ASUS ESC4000A-E11 Power Consumption
The power supplies for this server are 1.6kW 80Plus Platinum units. Again, they come with an extender attachment to help increase the depth.
At idle, our system was using about 0.13kW with the AMD EPYC 7763, and 8x 32GB DDR4-3200 DIMMs. Our maximum power consumption was just over 0.9kW with the two MI210’s installed. The GPU configuration is going to be a major factor in the overall power consumption and if we had four of these big 300W TDP GPUs, we would likely opt for the 2.2kW power supplies instead.
STH Server Spider: ASUS ESC4000A-E11
In the second half of 2018, we introduced the STH Server Spider as a quick reference to where a server system’s aptitude lies. Our goal is to start giving a quick visual depiction of the types of parameters that a server is targeted at.
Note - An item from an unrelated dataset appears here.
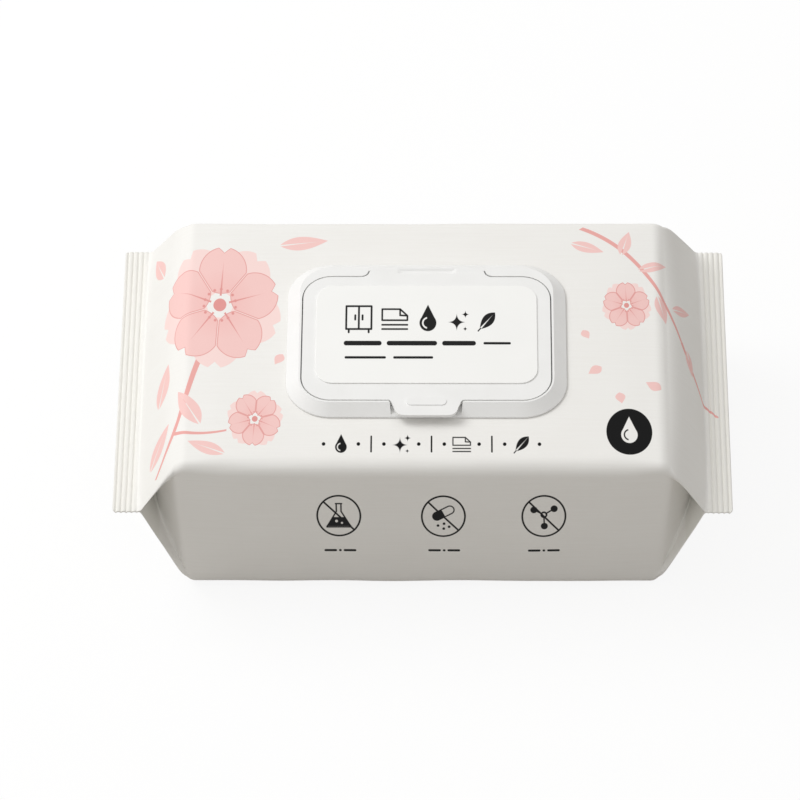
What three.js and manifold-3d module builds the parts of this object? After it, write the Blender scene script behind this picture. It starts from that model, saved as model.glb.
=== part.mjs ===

This is a very interesting system. By packing either four or eight GPUs in 2U it is one of the denser GPU compute platforms one can get. It may not offer the maximum 2.5″ NVMe bays, but there is room for both capacity 3.5″ and 2.5″ NVMe storage. Balancing this server, we have up to 64 cores from the AMD EPYC 7003 processor but only eight DIMM slots, not a full sixteen, so this is not the densest CPU compute or memory system out there.
A Word on the AMD Instinct MI210
The AMD Instinct MI210 is the challenger in the GPU space. AMD has been enjoying a lot of success with its MI200 architectures in HPC, largely due to the Frontier win. At the same time, there is still a gap between AMD and NVIDIA’s solutions.
A great example of this is that as we were configuring the system, we hit a known bug with the MI210 that we had to fix using a workaround just to get to the stage it is usable. These are little things but are examples of where NVIDIA’s market share and maturity are noticeable. Still, we wanted to document this in the event someone tries using this combination on this machine.
Overall though, the ROCm experience is getting much better. A few years ago, ROCm installations were challenging and delicate. Now, not only is installing and using the cards much better, but the number of applications ROCm accelerates has vastly increased.
NVIDIA still has an enormous software engineering team optimizing in many important domains, but using the AMD MI210 is much easier than the MI100 when it came out. One of the big advantages of AMD winning two Exascale supercomputer installations is that there is a lot of investment now in ROCm and getting applications to run decently well on the Instinct MI200 cards. Here is a great resource for that.
We also want to note quickly that we are glad to see AMD also focusing on supporting some of its consumer GPUs with ROCm and adding new features like matrix cores to the 7900XT/7900XTX. We hope AMD continues to focus on this development angle since both NVIDIA and Intel are building features and software stacks to allow development on consumer GPUs and then applications to be run on data center GPUs like the MI210s we had in this ASUS ESC4000A-E11.
Final Words
Overall, the ASUS ESC4000A-E11 is a really interesting server. Having a single CPU with up to 64 cores powering multiple GPUs in a 2U form factor is a powerful platform. ASUS has a really innovative design with the ESC4000A-E11.
One of the most interesting parts of this server was also getting to test an AMD Instinct MI200 card and seeing just how much of a Linpack beast it is. These cards offer amazing performance in a 300W PCIe envelope.
There are many different form factors for AI training servers. Some use OAM/ SXM. Others use several GPUs along with two CPUs. For those that want to have either 4x high-end GPUs or FPGAs or 8x inference-class GPUs and to minimize the CPU overhead, this is a really interesting platform. Many of our readers will see eight full-height expansion slots in the rear, two low-profile PCIe Gen4 x16 rear slots, and one or two front expansion card options and immediately think of storage or networking applications as well. We can see how the ASUS ESC4000A-E11 might be attractive to many different use cases. That is what makes this server so intriguing.
What is the SD card slot for?
@Matt H.
That’s for the Hypervisors
It’s a bit unusual to see last-gen servers getting reviewed. Is there a concrete reason why the successor to this model, the E12, wasn’t offered for review? It is already available and comes with Epyc Genoa support.
Hm … Nvidia H100 is PCIe gen 5 – what about config with actual AMD CPU which supports the gen 5 I/O ?
Tomas – We have a Gen5 AMD EPYC Genoa server with video going live in a few hours.
It’s a fantastic server, but you have to know what”s missing too:
1. There is no PCIe bifurcation option. You can install only one M.2 ssd on board or 4 M.2 ssd if you choose to not have a RAID controller.
2. You can”t do RAID on default configuration, there is nothing onboard to do that. You have to install a RAID controller.
3. There is no SATA M.2 on board.
4. The SDcard is used for BMC log only. You have to to some non supported cobfigurations to boot from SD card.
5. There is no USB port inside the server.
6. You can”t do RAID with U.2 disks.
7. If you install a RAID controller, you have only 2xU.2 disks.